--- YOUR INSTRUCTIONS ---
Write out the whole listing exactly as it stands.

(Records with modeling code)
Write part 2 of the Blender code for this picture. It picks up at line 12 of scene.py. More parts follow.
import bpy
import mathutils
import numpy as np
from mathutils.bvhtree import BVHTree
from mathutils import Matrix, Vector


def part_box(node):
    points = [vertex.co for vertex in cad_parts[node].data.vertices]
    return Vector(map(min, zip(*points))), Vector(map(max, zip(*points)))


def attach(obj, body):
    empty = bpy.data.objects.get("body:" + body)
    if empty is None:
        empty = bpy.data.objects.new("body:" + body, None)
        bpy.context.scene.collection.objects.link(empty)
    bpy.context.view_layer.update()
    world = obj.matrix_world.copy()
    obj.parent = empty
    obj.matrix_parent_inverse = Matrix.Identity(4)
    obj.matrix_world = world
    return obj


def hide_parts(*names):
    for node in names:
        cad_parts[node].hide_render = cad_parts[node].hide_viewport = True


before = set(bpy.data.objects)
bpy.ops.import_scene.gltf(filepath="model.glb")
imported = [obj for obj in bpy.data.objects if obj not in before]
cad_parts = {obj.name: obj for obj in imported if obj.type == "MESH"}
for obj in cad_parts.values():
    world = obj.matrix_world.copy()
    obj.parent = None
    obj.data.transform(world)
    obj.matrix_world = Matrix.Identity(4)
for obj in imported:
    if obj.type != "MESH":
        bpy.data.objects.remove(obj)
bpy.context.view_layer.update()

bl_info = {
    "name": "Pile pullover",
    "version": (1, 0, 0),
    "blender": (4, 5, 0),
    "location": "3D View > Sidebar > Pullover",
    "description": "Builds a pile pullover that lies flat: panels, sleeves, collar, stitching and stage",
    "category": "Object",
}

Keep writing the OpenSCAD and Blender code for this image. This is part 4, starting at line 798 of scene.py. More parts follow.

--- WRITTEN ANSWER ---
Write part 2 of the Blender code for this picture. It picks up at line 12 of scene.py. More parts follow.
import bpy
import mathutils
import numpy as np
from mathutils.bvhtree import BVHTree
from mathutils import Matrix, Vector


def part_box(node):
    points = [vertex.co for vertex in cad_parts[node].data.vertices]
    return Vector(map(min, zip(*points))), Vector(map(max, zip(*points)))


def attach(obj, body):
    empty = bpy.data.objects.get("body:" + body)
    if empty is None:
        empty = bpy.data.objects.new("body:" + body, None)
        bpy.context.scene.collection.objects.link(empty)
    bpy.context.view_layer.update()
    world = obj.matrix_world.copy()
    obj.parent = empty
    obj.matrix_parent_inverse = Matrix.Identity(4)
    obj.matrix_world = world
    return obj


def hide_parts(*names):
    for node in names:
        cad_parts[node].hide_render = cad_parts[node].hide_viewport = True


before = set(bpy.data.objects)
bpy.ops.import_scene.gltf(filepath="model.glb")
imported = [obj for obj in bpy.data.objects if obj not in before]
cad_parts = {obj.name: obj for obj in imported if obj.type == "MESH"}
for obj in cad_parts.values():
    world = obj.matrix_world.copy()
    obj.parent = None
    obj.data.transform(world)
    obj.matrix_world = Matrix.Identity(4)
for obj in imported:
    if obj.type != "MESH":
        bpy.data.objects.remove(obj)
bpy.context.view_layer.update()

bl_info = {
    "name": "Pile pullover",
    "version": (1, 0, 0),
    "blender": (4, 5, 0),
    "location": "3D View > Sidebar > Pullover",
    "description": "Builds a pile pullover that lies flat: panels, sleeves, collar, stitching and stage",
    "category": "Object",
}

Keep writing the OpenSCAD and Blender code for this image. This is part 4, starting at line 798 of scene.py. More parts follow.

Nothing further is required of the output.